### What you are asked to do:
Which lines in the material below contain the word "shown"? Copy each of them.

### Exercise input:
+++

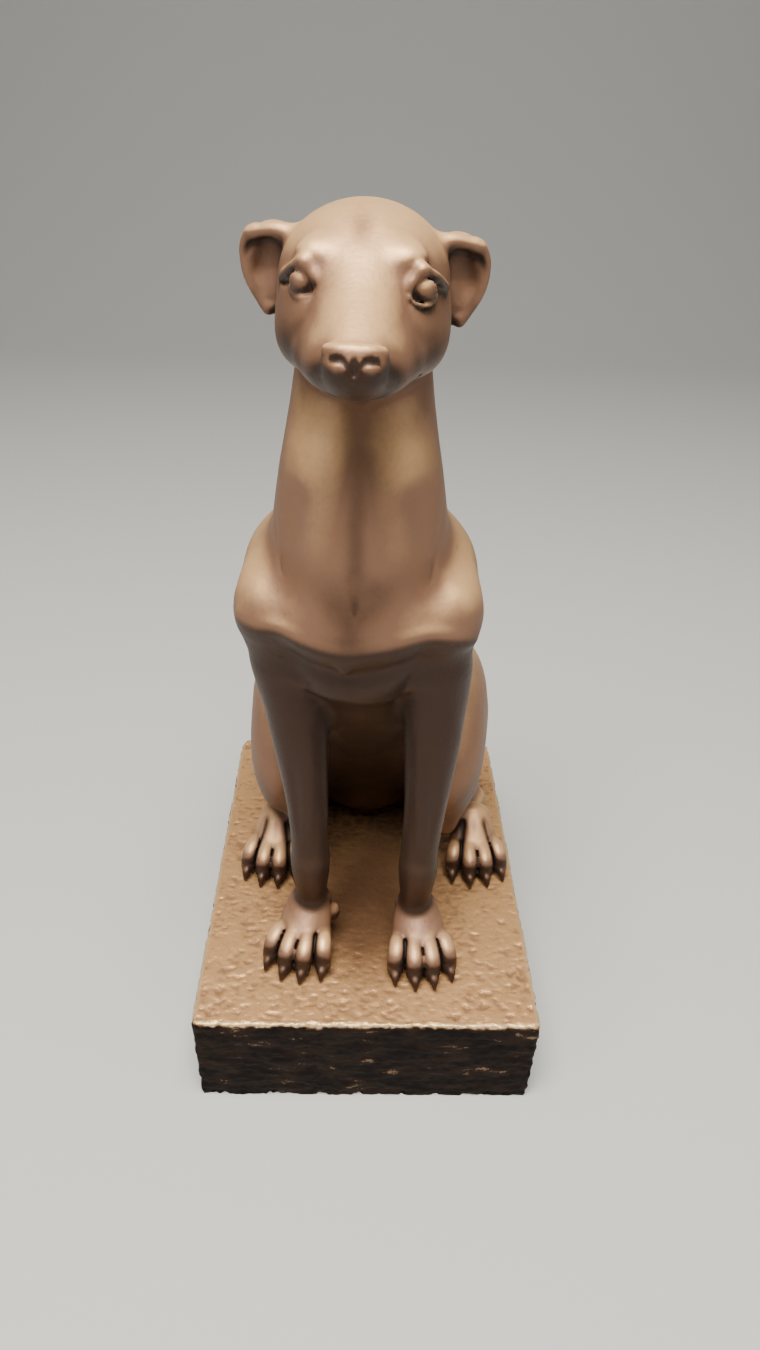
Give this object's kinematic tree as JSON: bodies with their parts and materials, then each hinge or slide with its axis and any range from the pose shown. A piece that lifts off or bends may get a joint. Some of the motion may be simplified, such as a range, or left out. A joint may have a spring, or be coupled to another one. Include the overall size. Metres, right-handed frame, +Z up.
{
  "type": "sitting greyhound statue",
  "caption": "Slender dog sitting upright with folded ears and a long neck, on a rough rectangular plinth.",
  "frame": {"origin": "middle of the plinth's underside", "axes": "+Z up, -Y the way the dog looks and +X to its left, the plinth's long side along Y"},
  "size_m": [0.1269, 0.1926, 0.3051],
  "materials": {
    "bronze_paint": "satin bronze paint on cast resin, darker below the chest",
    "rough_bronze_paint": "bronze paint over a hammered top and rough dark sides"
  },
  "bodies": {
    "root": {"greyhound": "bronze_paint", "plinth": "rough_bronze_paint"}
  },
  "joints": []
}
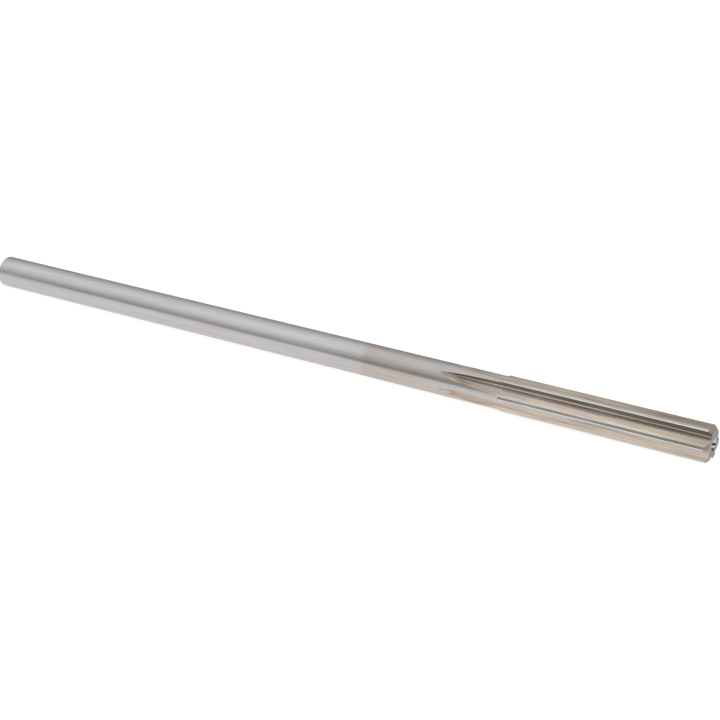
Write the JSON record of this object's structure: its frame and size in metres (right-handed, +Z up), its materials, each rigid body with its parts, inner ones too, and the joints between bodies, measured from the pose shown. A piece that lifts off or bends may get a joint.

+++

### In response:
Give this object's kinematic tree as JSON: bodies with their parts and materials, then each hinge or slide with its axis and any range from the pose shown. A piece that lifts off or bends may get a joint. Some of the motion may be simplified, such as a range, or left out. A joint may have a spring, or be coupled to another one. Include the overall size. Metres, right-handed frame, +Z up.
Write the JSON record of this object's structure: its frame and size in metres (right-handed, +Z up), its materials, each rigid body with its parts, inner ones too, and the joints between bodies, measured from the pose shown. A piece that lifts off or bends may get a joint.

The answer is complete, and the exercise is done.